* **Set exercise**
From the listing below, pull out the lines that hold "three".

#### Entries

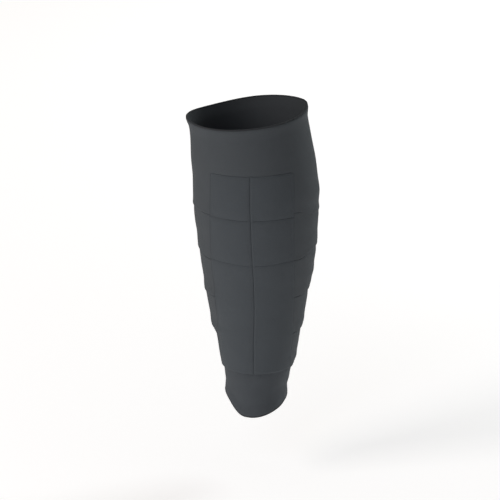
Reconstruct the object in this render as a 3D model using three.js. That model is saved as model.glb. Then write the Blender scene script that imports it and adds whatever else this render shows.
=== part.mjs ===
// A calf compression sleeve in the form that it has when worn: a tapered tube, open at its knee end
// and its ankle end. Over the tube lie a wide top band, four side bands that lap like shingles, and a
// strip of six back panels with seam grooves between them. Each open end has a bound edge.
//
// Millimetres. +Z runs up from the ankle end to the knee end, -Y is the calf side, or back, and +X the
// outer side of a sleeve in its right-hand form. The origin is on the axis at the fullest girth.

import * as THREE from "three";

// Heights along the axis, from the rim down
const rimHeight = 82; // from the fullest girth
const collarHeight = 51.5; // from the rim to the back panels
const panelRise = 49; // of each upper and middle back panel
const bandPitch = 41; // of each side band that shows beside the lower back panels
const cuffHeight = 29.5; // from the bottom seam to the lower edge
const ankleRise = 14; // from the lower edge to the slimmest girth

// Inner size of the tube at each station: its width, and its depth behind and before the axis
const knee = { width: 114.5, back: 57, front: 56.5 };
const calf = { width: 121, back: 63, front: 53.5 };
const ankle = { width: 60, back: 38, front: 38 };

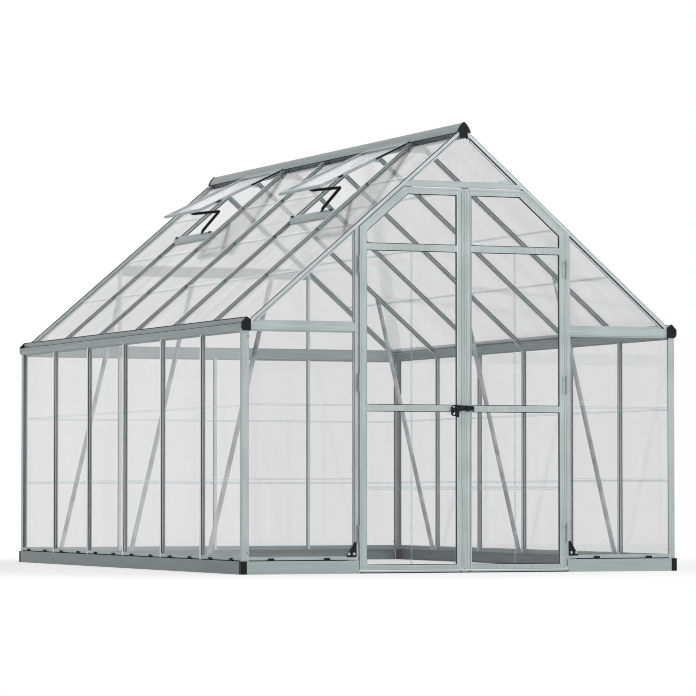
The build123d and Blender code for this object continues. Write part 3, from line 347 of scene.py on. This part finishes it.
def clear_plastic(name, tint, dull, flow, roughness):
    """a clear sheet that lets light straight through and mirrors more at a low angle"""
    made, tree = new_material(name)
    place = add_node(tree, "ShaderNodeTexCoord")
    drawn = add_node(
        tree, "ShaderNodeMapping", {0: place.outputs["Object"], "Scale": flow}
    )
    lines = add_node(tree, "ShaderNodeTexNoise", {"Vector": drawn.outputs[0], "Scale": 1.0, "Detail": 2.0})
    spread = add_node(tree, "ShaderNodeMapRange", {0: lines.outputs[0], 1: 0.35, 2: 0.65})
    colour = add_node(
        tree,
        "ShaderNodeMix",
        {0: spread.outputs[0], 6: paint(dull), 7: paint(tint)},
        data_type="RGBA",
    )
    relief = add_node(
        tree, "ShaderNodeBump", {"Height": lines.outputs[0], "Strength": 0.3, "Distance": FLOW_DEPTH}
    )
    through = add_node(tree, "ShaderNodeBsdfTransparent", {0: colour.outputs[2]})
    gloss = add_node(
        tree,
        "ShaderNodeBsdfGlossy",
        {"Color": paint("#FFFFFF"), "Roughness": roughness, "Normal": relief.outputs[0]},
    )
    edge = add_node(tree, "ShaderNodeLayerWeight", {"Blend": 0.5})
    steep = add_node(tree, "ShaderNodeMath", {0: edge.outputs["Facing"], 1: 5.0}, operation="POWER")
    share = add_node(
        tree, "ShaderNodeMath", {0: steep.outputs[0], 1: 0.75, 2: 0.03}, operation="MULTIPLY_ADD"
    )
    mixed = add_node(
        tree, "ShaderNodeMixShader", {0: share.outputs[0], 1: through.outputs[0], 2: gloss.outputs[0]}
    )
    add_node(tree, "ShaderNodeOutputMaterial", {0: mixed.outputs[0]})
    return made


sheet_upright = clear_plastic("clear_polycarbonate_upright", "#F6F6F6", "#F5F5F5", (14, 14, 1.5), 0.04)
sheet_sloped = clear_plastic("clear_polycarbonate_sloped", "#F6F6F6", "#F3F3F3", (1.2, 7, 1.2), 0.08)
dress(["left_wall_panels", "right_wall_panels", "rear_panels", "front_panels"], sheet_upright)
dress(["left_door_panels", "right_door_panels"], sheet_upright)
# painted shade: the left roof's sheets are toned greyer than the right roof's, for the light they stand in
sheet_left_roof_painted_shade = clear_plastic("clear_polycarbonate_left_roof_painted_shade", "#EEEEEE", "#E6E6E6", (1.2, 7, 1.2), 0.08)
dress(["right_roof_panels", "vent_panels"], sheet_sloped)
dress(["left_roof_panels"], sheet_left_roof_painted_shade)

# Jointing strips: clear polycarbonate sections, pushed on between two sheets in a bay.
# They are toned a little clearer than the sheets, a painted highlight, so that they read as thin light lines.
strip_clear = clear_plastic("clear_polycarbonate_strip", "#FBFCFC", "#F7F9F9", (60, 60, 60), 0.1)
dress(["wall_strips", "roof_strips", "left_door_strips", "right_door_strips"], strip_clear)


# Dark lines of the wall bars: black cord laid in the channels beside each bar's web as painted shade,
# one run outside the sheet and one inside it
def begin_tree(name, inputs):
    """a geometry tree with named inputs between its geometry and its material"""
    tree = bpy.data.node_groups.new(name, "GeometryNodeTree")
    sockets = {"Geometry": "Geometry", **inputs, "Material": "Material"}
    for label, kind in sockets.items():
        tree.interface.new_socket(label, in_out="INPUT", socket_type="NodeSocket" + kind)
    tree.interface.new_socket("Geometry", in_out="OUTPUT", socket_type="NodeSocketGeometry")
    return tree, add_node(tree, "NodeGroupInput").outputs


def end_tree(tree, given, geometry):
    """makes a tree's result real and gives it the material"""
    real = add_node(tree, "GeometryNodeRealizeInstances", {"Geometry": geometry})
    named = add_node(
        tree, "GeometryNodeSetMaterial", {"Geometry": real.outputs[0], "Material": given["Material"]}
    )
    add_node(tree, "NodeGroupOutput", {"Geometry": named.outputs[0]})
    return tree


def cord_tree():
    """a round cord along every edge of a mesh, with closed ends"""
    tree, given = begin_tree("round_cord", {"Radius": "Float", "Sides": "Int"})
    line = add_node(tree, "GeometryNodeMeshToCurve", {"Mesh": given["Geometry"]})
    ring = add_node(
        tree,
        "GeometryNodeCurvePrimitiveCircle",
        {"Resolution": given["Sides"], "Radius": given["Radius"]},
    )
    tube = add_node(
        tree,
        "GeometryNodeCurveToMesh",
        {"Curve": line.outputs[0], "Profile Curve": ring.outputs["Curve"], "Fill Caps": True},
    )
    return end_tree(tree, given, tube.outputs[0])


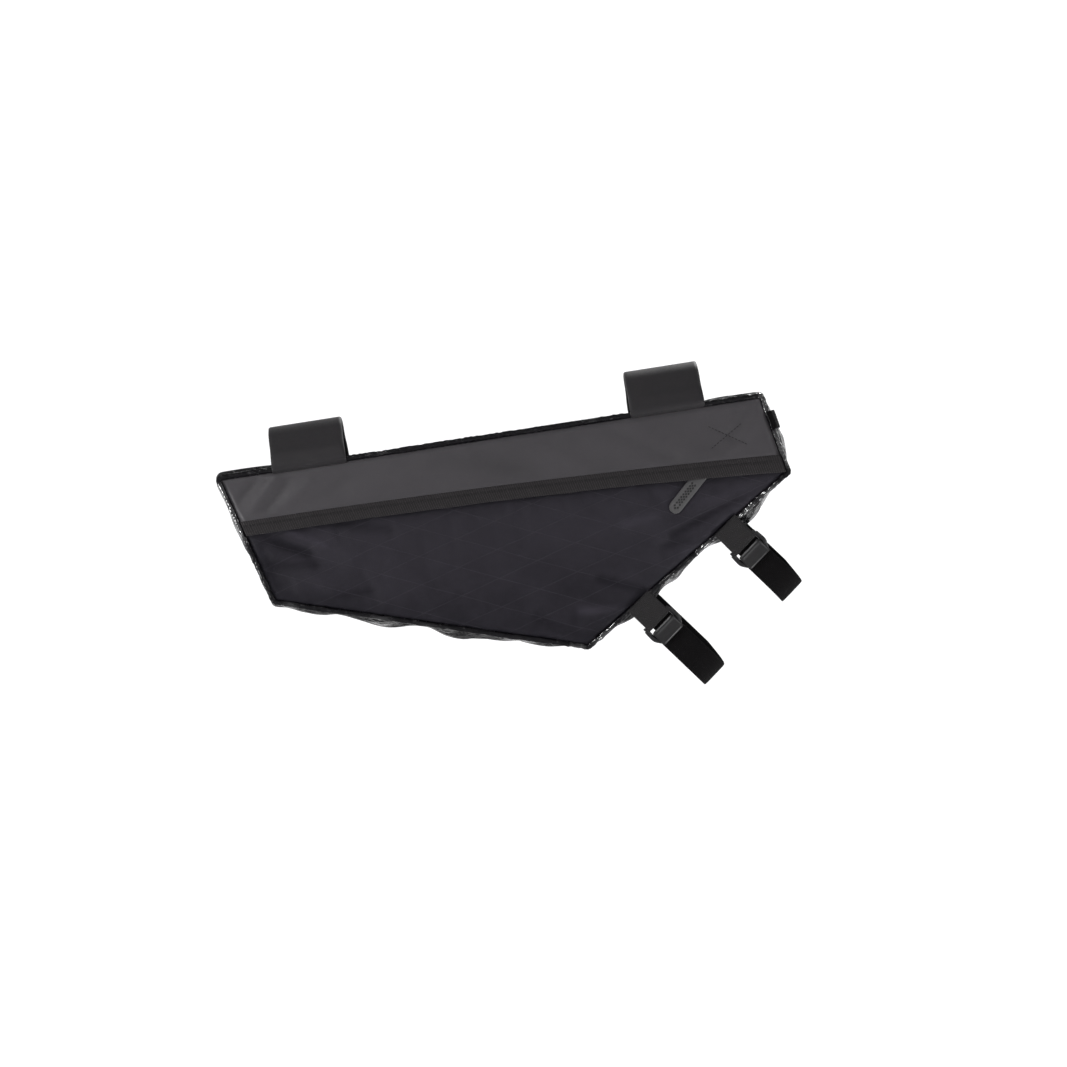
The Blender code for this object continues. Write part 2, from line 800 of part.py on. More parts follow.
def build():
    for item in list(bpy.data.objects):
        bpy.data.objects.remove(item, do_unlink=True)

    collection = bpy.data.collections.new("bicycle_frame_bag")
    bpy.context.scene.collection.children.link(collection)
    cutters = bpy.data.collections.new("cutters")
    bpy.context.scene.collection.children.link(cutters)

    materials = {
        "coated_band": make_material("coated_band", (0.067, 0.062, 0.068), 0.55),
        "ribbed_hem": make_material("ribbed_hem", (0.024, 0.022, 0.025), 0.80),
        "panel_fabric": make_material("panel_fabric", (0.033, 0.031, 0.037), 0.65),
        "gusset_fabric": make_material("gusset_fabric", (0.012, 0.012, 0.013), 0.25),
        "piping": make_material("piping", (0.012, 0.012, 0.013), 0.22),
        "webbing": make_material("webbing", (0.016, 0.015, 0.017), 0.85),
        "buckle_plastic": make_material("buckle_plastic", (0.024, 0.023, 0.026), 0.35),
        "zip_tape": make_material("zip_tape", (0.014, 0.014, 0.015), 0.70),
        "puller_rubber": make_material("puller_rubber", (0.100, 0.100, 0.106), 0.60),
    }

    bag_frame = bpy.data.objects.new("bag_frame", None)
    collection.objects.link(bag_frame)
    bag_frame.rotation_euler.y = -top_tube_slope

    make_near_panel(collection, materials["panel_fabric"], bag_frame)
    make_upper_band(collection, materials["coated_band"], bag_frame)
    make_flap_hem(collection, materials["ribbed_hem"], bag_frame)
    make_zip(collection, materials["zip_tape"], bag_frame)
    make_zip_puller(collection, materials["puller_rubber"], bag_frame)
    make_far_panel(collection, materials["panel_fabric"], bag_frame)
    make_piping("near_piping", -1, collection, materials["piping"], bag_frame)
    make_piping("far_piping", 1, collection, materials["piping"], bag_frame)
    make_gusset(collection, materials["gusset_fabric"], bag_frame)
    make_front_tab(collection, materials["webbing"], bag_frame)
    rear_x = corner_point("rear_top")[0] + top_strap_rear_inset
    front_x = corner_point("front_top")[0] - top_strap_front_inset
    for name, centre_x in (("top_strap_rear", rear_x), ("top_strap_front", front_x)):
        make_top_strap(name, centre_x, collection, materials["coated_band"], bag_frame)
    for place, edge_share, tube_gap in down_tube_straps:
        make_down_tube_strap(place, edge_share, tube_gap, collection, cutters,
                             materials, bag_frame)


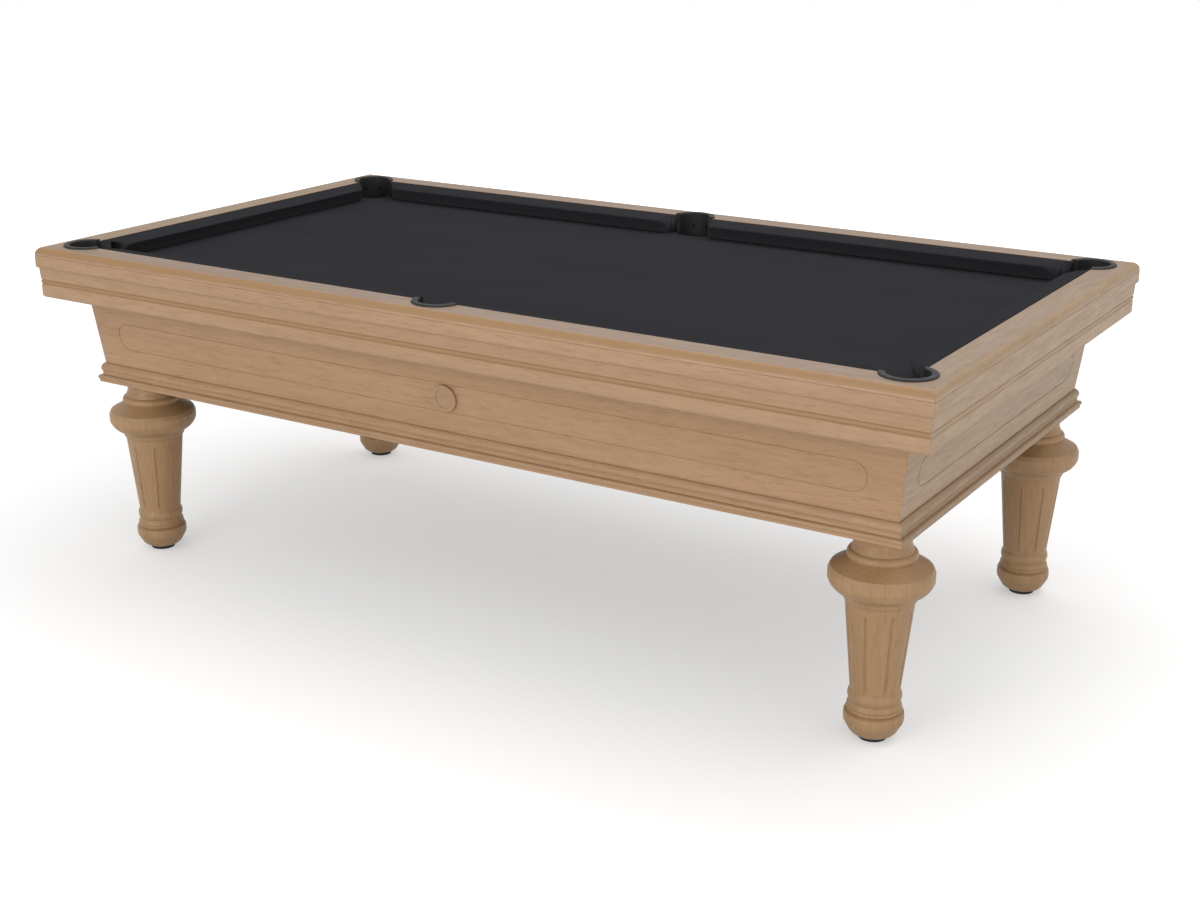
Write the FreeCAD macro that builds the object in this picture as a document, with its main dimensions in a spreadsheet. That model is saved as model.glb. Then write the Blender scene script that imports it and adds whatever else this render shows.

########

* **The output**
Reconstruct the object in this render as a 3D model using three.js. That model is saved as model.glb. Then write the Blender scene script that imports it and adds whatever else this render shows.
import * as THREE from "three";